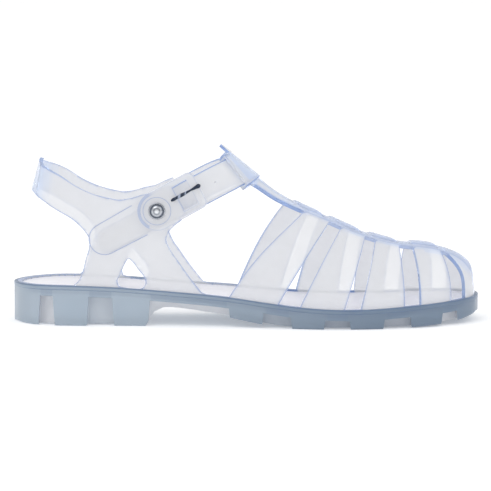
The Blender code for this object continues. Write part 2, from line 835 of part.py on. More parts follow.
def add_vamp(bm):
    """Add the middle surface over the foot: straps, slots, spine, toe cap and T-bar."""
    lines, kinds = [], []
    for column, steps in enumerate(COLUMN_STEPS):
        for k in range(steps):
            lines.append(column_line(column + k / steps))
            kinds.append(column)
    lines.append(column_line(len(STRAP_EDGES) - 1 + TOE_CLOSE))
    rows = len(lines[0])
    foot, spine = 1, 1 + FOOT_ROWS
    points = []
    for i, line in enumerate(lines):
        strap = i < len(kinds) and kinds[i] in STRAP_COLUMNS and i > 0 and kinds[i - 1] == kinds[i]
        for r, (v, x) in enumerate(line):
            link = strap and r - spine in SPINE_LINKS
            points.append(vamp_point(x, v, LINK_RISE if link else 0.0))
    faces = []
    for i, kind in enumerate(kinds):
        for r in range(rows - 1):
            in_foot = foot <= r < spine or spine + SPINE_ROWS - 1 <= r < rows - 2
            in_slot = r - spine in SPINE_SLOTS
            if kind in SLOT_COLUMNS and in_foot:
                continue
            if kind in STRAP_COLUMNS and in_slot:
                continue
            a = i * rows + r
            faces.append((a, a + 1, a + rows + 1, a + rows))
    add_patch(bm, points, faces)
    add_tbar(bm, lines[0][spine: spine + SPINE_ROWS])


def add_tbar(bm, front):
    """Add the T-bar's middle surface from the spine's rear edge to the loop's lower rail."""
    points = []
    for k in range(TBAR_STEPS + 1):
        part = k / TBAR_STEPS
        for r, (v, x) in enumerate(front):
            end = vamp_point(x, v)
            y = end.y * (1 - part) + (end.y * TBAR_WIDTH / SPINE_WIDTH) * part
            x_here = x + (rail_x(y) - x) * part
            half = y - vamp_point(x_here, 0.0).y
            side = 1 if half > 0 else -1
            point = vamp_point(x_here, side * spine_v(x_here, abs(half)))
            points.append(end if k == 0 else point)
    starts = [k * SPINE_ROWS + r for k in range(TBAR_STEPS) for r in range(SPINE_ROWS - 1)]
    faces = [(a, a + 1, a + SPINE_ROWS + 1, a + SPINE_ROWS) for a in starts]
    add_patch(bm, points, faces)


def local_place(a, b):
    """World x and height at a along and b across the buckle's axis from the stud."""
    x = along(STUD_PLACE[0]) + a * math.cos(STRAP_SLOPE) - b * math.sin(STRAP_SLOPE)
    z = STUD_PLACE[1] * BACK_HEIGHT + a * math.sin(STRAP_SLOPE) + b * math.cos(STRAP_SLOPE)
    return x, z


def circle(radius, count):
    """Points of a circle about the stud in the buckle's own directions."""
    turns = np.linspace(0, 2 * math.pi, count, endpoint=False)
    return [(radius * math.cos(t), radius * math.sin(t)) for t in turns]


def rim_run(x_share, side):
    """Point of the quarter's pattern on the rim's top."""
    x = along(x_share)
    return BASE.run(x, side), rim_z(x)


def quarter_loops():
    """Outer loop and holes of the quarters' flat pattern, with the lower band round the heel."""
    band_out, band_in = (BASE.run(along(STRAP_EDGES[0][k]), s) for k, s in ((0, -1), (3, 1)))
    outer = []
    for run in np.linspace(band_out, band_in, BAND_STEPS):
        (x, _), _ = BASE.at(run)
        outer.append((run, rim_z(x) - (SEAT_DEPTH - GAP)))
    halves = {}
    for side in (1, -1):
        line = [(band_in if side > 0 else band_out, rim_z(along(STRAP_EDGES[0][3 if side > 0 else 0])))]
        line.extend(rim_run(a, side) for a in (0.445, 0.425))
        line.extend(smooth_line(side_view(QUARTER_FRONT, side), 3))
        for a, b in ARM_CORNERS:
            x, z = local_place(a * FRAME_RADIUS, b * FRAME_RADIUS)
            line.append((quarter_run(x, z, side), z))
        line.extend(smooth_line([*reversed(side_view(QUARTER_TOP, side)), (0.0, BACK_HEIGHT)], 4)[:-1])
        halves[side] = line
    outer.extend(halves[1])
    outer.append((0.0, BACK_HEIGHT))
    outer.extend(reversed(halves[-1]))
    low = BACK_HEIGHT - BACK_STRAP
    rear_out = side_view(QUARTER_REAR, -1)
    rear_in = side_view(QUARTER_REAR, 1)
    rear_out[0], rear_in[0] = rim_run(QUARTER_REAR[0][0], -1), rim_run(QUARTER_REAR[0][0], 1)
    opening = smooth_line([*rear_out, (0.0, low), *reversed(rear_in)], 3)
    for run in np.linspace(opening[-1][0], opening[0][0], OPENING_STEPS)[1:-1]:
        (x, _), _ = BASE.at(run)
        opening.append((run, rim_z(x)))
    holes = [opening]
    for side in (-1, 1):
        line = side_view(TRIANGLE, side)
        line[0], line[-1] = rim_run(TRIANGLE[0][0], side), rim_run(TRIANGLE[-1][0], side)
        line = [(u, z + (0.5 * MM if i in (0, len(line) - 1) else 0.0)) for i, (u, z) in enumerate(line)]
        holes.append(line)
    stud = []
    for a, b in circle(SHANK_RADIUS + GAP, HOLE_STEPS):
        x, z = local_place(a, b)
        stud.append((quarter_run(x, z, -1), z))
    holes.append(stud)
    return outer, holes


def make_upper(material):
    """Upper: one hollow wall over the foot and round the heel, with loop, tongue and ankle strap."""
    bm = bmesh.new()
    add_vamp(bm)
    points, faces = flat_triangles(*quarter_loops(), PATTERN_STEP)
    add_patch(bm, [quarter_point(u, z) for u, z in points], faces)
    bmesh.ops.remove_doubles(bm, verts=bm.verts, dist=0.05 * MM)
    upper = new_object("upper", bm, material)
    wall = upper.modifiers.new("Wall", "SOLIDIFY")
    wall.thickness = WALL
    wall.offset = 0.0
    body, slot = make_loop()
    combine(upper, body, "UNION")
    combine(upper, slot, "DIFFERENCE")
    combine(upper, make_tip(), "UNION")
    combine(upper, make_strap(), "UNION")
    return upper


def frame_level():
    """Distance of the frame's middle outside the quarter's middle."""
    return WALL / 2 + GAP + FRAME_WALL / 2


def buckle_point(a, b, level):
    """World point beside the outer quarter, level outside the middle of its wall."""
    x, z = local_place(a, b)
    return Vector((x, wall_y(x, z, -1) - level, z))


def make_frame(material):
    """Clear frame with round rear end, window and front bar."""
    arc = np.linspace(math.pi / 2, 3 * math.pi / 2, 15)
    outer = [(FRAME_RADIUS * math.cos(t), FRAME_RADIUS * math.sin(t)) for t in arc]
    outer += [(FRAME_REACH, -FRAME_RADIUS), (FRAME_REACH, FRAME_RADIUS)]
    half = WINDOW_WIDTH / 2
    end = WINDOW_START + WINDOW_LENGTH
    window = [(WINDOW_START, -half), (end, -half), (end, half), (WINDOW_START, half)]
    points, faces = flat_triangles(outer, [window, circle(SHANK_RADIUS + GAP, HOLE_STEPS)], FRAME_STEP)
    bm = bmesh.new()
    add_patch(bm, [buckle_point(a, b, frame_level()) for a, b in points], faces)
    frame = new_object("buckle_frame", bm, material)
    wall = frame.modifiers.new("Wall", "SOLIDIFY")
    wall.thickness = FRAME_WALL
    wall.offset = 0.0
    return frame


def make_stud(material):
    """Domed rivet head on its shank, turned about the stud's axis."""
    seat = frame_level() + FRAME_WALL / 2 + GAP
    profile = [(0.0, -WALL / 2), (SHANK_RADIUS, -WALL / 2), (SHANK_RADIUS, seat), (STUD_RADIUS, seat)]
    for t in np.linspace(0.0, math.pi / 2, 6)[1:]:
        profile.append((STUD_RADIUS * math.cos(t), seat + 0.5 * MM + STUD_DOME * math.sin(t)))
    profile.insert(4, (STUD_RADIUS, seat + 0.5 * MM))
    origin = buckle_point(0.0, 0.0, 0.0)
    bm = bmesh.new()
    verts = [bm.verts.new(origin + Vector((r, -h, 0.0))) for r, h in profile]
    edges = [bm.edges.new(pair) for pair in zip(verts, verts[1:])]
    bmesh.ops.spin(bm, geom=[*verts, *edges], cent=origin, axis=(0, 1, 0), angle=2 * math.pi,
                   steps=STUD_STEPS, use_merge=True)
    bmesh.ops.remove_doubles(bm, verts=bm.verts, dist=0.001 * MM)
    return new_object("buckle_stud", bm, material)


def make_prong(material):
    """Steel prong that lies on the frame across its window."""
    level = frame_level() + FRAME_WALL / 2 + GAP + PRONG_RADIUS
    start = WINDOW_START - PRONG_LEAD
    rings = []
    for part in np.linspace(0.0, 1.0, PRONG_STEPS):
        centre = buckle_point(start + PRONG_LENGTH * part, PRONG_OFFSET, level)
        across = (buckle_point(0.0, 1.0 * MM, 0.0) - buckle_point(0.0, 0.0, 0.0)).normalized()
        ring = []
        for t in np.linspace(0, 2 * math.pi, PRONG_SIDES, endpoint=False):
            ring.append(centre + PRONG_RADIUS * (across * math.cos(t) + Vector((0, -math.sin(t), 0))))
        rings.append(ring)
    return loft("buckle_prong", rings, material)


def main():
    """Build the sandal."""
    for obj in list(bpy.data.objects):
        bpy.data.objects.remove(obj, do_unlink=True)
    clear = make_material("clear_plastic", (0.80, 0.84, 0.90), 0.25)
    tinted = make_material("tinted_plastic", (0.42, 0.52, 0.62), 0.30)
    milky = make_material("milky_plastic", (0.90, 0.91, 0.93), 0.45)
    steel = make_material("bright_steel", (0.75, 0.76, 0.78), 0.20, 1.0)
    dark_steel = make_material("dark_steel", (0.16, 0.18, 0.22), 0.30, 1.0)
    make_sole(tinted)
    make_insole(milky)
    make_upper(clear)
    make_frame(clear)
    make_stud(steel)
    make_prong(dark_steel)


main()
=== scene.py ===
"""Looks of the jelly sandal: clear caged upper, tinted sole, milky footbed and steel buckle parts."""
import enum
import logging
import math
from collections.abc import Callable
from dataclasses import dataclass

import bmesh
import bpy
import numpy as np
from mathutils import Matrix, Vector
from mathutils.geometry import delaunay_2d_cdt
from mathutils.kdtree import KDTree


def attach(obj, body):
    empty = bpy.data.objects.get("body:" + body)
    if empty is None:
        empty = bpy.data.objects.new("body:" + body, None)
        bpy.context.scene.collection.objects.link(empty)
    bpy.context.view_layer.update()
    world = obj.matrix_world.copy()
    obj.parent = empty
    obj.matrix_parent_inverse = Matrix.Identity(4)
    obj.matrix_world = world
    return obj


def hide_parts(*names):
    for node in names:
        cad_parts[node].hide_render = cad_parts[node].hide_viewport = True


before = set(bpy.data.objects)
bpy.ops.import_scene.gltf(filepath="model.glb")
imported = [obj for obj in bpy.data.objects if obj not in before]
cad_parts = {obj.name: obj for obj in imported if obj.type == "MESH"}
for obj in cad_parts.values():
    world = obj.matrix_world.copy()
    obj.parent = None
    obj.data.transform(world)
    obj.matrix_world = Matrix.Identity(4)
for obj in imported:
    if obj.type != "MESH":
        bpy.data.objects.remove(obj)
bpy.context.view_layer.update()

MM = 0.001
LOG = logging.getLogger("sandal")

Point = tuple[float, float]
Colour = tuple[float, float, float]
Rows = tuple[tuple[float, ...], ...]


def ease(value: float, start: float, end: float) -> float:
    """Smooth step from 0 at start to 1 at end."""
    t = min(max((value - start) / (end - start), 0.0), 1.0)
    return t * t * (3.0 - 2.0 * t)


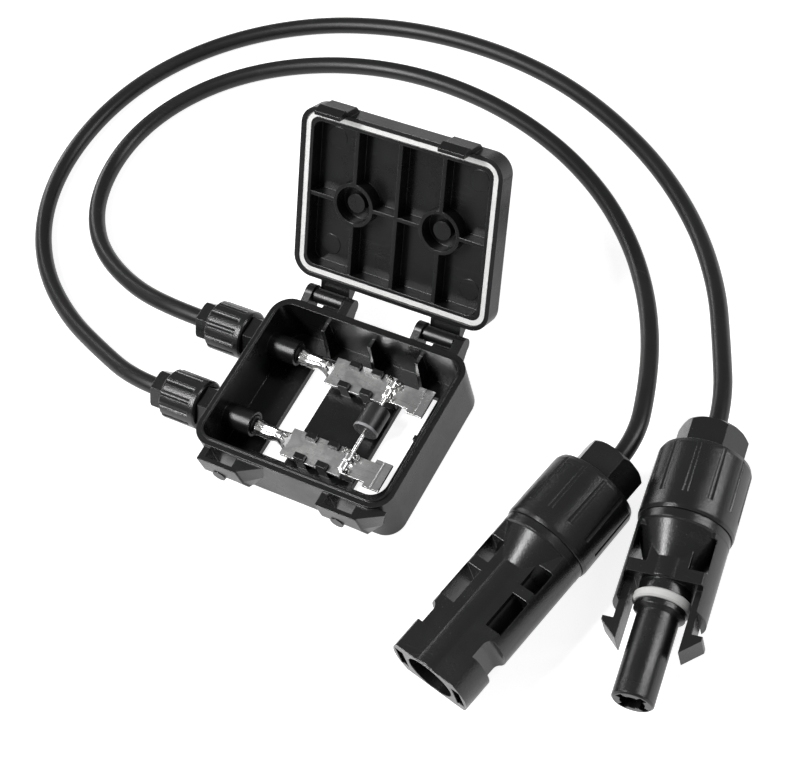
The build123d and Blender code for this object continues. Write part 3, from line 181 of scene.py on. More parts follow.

AIM OF THE EXERCISE —
Only the lines from the one containing "0.78), 0.20, 1.0)" to the one containing "Rows = tuple[tuple[float, ...], ...]" are to be printed, both ends included, exactly as written.

EXPECTED ANSWER —
    steel = make_material("bright_steel", (0.75, 0.76, 0.78), 0.20, 1.0)
    dark_steel = make_material("dark_steel", (0.16, 0.18, 0.22), 0.30, 1.0)
    make_sole(tinted)
    make_insole(milky)
    make_upper(clear)
    make_frame(clear)
    make_stud(steel)
    make_prong(dark_steel)


main()
=== scene.py ===
"""Looks of the jelly sandal: clear caged upper, tinted sole, milky footbed and steel buckle parts."""
import enum
import logging
import math
from collections.abc import Callable
from dataclasses import dataclass

import bmesh
import bpy
import numpy as np
from mathutils import Matrix, Vector
from mathutils.geometry import delaunay_2d_cdt
from mathutils.kdtree import KDTree


def attach(obj, body):
    empty = bpy.data.objects.get("body:" + body)
    if empty is None:
        empty = bpy.data.objects.new("body:" + body, None)
        bpy.context.scene.collection.objects.link(empty)
    bpy.context.view_layer.update()
    world = obj.matrix_world.copy()
    obj.parent = empty
    obj.matrix_parent_inverse = Matrix.Identity(4)
    obj.matrix_world = world
    return obj


def hide_parts(*names):
    for node in names:
        cad_parts[node].hide_render = cad_parts[node].hide_viewport = True


before = set(bpy.data.objects)
bpy.ops.import_scene.gltf(filepath="model.glb")
imported = [obj for obj in bpy.data.objects if obj not in before]
cad_parts = {obj.name: obj for obj in imported if obj.type == "MESH"}
for obj in cad_parts.values():
    world = obj.matrix_world.copy()
    obj.parent = None
    obj.data.transform(world)
    obj.matrix_world = Matrix.Identity(4)
for obj in imported:
    if obj.type != "MESH":
        bpy.data.objects.remove(obj)
bpy.context.view_layer.update()

MM = 0.001
LOG = logging.getLogger("sandal")

Point = tuple[float, float]
Colour = tuple[float, float, float]
Rows = tuple[tuple[float, ...], ...]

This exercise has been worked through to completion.